I’m working my way through David Allen’s Getting Things Done (GTD, as it is known among its following).   I’ve had the luxury of learning the GTD strategies via an interactive online course, but I’m told that the book is also incredibly eye-opening.  READ IT!  I’ll tell you why.

What’s fascinating about GTD is that it’s not another time management system based simply on prioritization tactics or nuanced tips and tricks for leading a happier life.

Rather, here is the premise… We spend inordinate amounts of time and energy thinking about what we should be doing and even thinking about what we should be thinking about!  There is always more to do than can be done, and so we constantly are sorting through emails, post-it notes, to-do lists, loose papers, etc. trying to remember what’s on our plate and then determining which is priority and what action is needed.

It’s so true.  Particularly in more entrepreneurial jobs, work is so varied and workloads so overwhelming that trying to not only stay on top of things but also be “strategic” and focused in how we work is nearly impossible.  And the stress associated with always wondering whether we’re remembering everything and focusing on the right things is just as burdensome.

So here’s what GTD suggests as an alternative.  NOTE that this is my own summary of the GTD method:

1. Get everything out of your head and into a single, systematized list of tasks. If you can get every single project and possible to-do out of your head and stripped from your emails, written notes, post-its, etc.  and into one organized task list, you’ve just given yourself an amazing gift.  That is, a place to go at any time to get a snapshot of what’s going on in your life and determine what will be worked on next.

I’ve only just started using GTD, but I have my personal inbox down to zero and my work inbox is slowly being winnowed down.  The sense of relief that has come with not feeling like I might be forgetting something is remarkable. No wonder David Allen’s book has done so well – the feeling that comes with implementing GTD is addictive.  “Stree-free productivity.”  Indeed.

2. Process regularly. This is about 1) continually and immediately processing emails, papers, ideas, etc. and getting “Next Actions” into your task list.  The more quickly you record them, the less mental energy you’ll waste trying to remember.  Secondly, it’s about being religious about reviewing your task list and setting weekly and daily priorities.
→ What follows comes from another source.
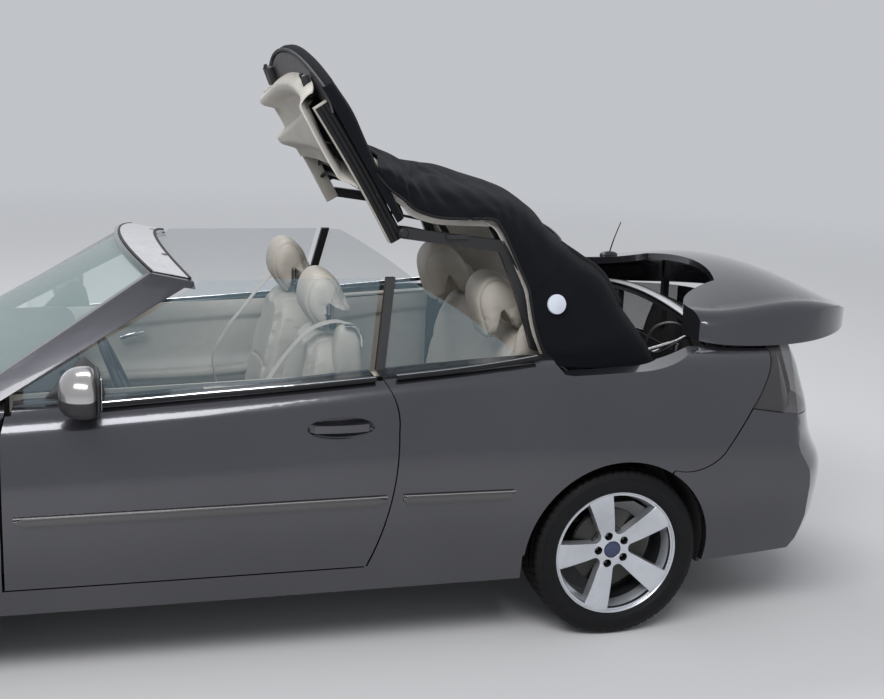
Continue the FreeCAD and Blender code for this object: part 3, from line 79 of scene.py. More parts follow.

3. Focus on feasibility first, priority second.  I love this one.  So many time management gurus focus on prioritization exclusively.  But what about the times I’d love to be working on revising that strategic plan but I’m stuck in an airplane sans internet and with no battery on my laptop?  You can still be productive, but you need to be able to quickly drum up a list of things you can do that don’t require a computer.  Thus, the GTD primary approach to organizing tasks – by CONTEXT, not PROJECT.
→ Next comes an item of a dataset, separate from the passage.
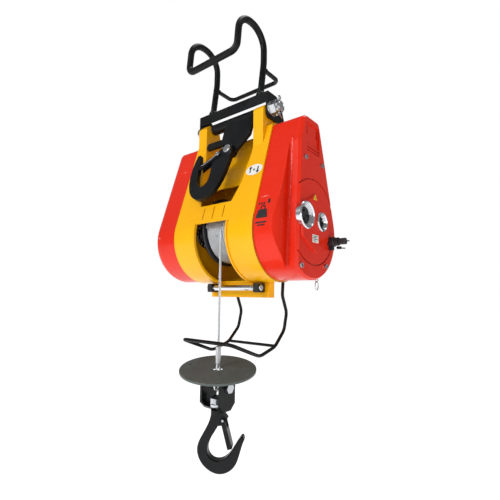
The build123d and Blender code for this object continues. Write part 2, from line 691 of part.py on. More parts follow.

Context is the first step in determining what can be done.  Is it even possible given where I am?  Then, do I have enough time right now? Do I have the energy I need to do this? And, finally, among those items that pass the first three tests, which is highest priority? This series of questions is so intuitive and natural that you hardly need to make an effort to remember them.  It boils down to, “What’s doable now?” and then “Which of those is most important?”  Awesome.

Similarly, the GTD method for processing emails, etc. is to first ask, very simply, “Is this actionable?”  If no, it goes into a reference folder and leaves your desk immediately.  If yes, you either do it now (will it take less than two minutes?), delegate it now, or defer action by putting a to-do on your task list.  So easy.  So commonsensical.  And so powerful.

In general, what’s brilliant about GTD is that it turns productivity into a simple, repeatable, and tweak-able process that you can easily master to get on top of your work.

If you have any trouble mastering your workflow, this is absolutely worth a try.  The alternative is to let your mental to-do list and energy-consuming attempts to prioritize own you.